During the battery on Humphries and Rocha, security footage showed Ferrell punch and kick Humphries several times in the face. Humphries may also have been pushed or thrown into a slot machine. The Court believed that this physical hand-to-hand altercation without the use of weapons shows a proportional level of violence was involved in the prior wrongful acts on and around NYNY’s casino floor.

Security concerns implicated

In moving for summary judgment, Humphries and Rocha argued that NYNY “fail[ed] to provide adequate and reasonable security,” and specifically challenged the security response times and staffing on the large, open casino floor. An NYNY security guard responded to the incident involving Humphries and Rocha and immediately reported the altercation over his radio. The security guard then watched the attack for 12 to 15 seconds until backup arrived, before intervening to break up the incident. The Court noted that other prior wrongful acts also appear to call into question NYNY’s staffing and response times.

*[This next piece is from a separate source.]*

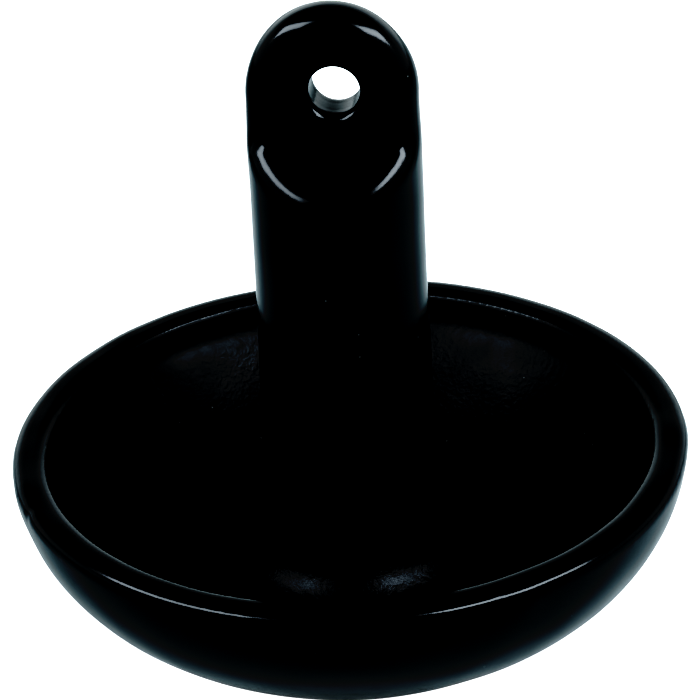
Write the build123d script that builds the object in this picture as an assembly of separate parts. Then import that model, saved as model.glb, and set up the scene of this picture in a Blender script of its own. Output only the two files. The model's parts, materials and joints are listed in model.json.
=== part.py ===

After consideration of the evidence, the Court concluded that the battery against Humphries and Rocha was foreseeable based on NYNY’s notice or knowledge of “[p]rior incidents of similar wrongful acts [that] occurred on the premises.” NRS 651.015(3)(b). Thus, the Court concluded that the district court erred in finding that, as a matter of law, NYNY did not owe a duty of care to Humphries and Rocha. Accordingly, the Court reversed the district court’s order granting summary judgment and remanded the matter. On this record, the Court found that NYNY owed a duty of care to Humphries and Rocha under NRS 651.015(3)(b).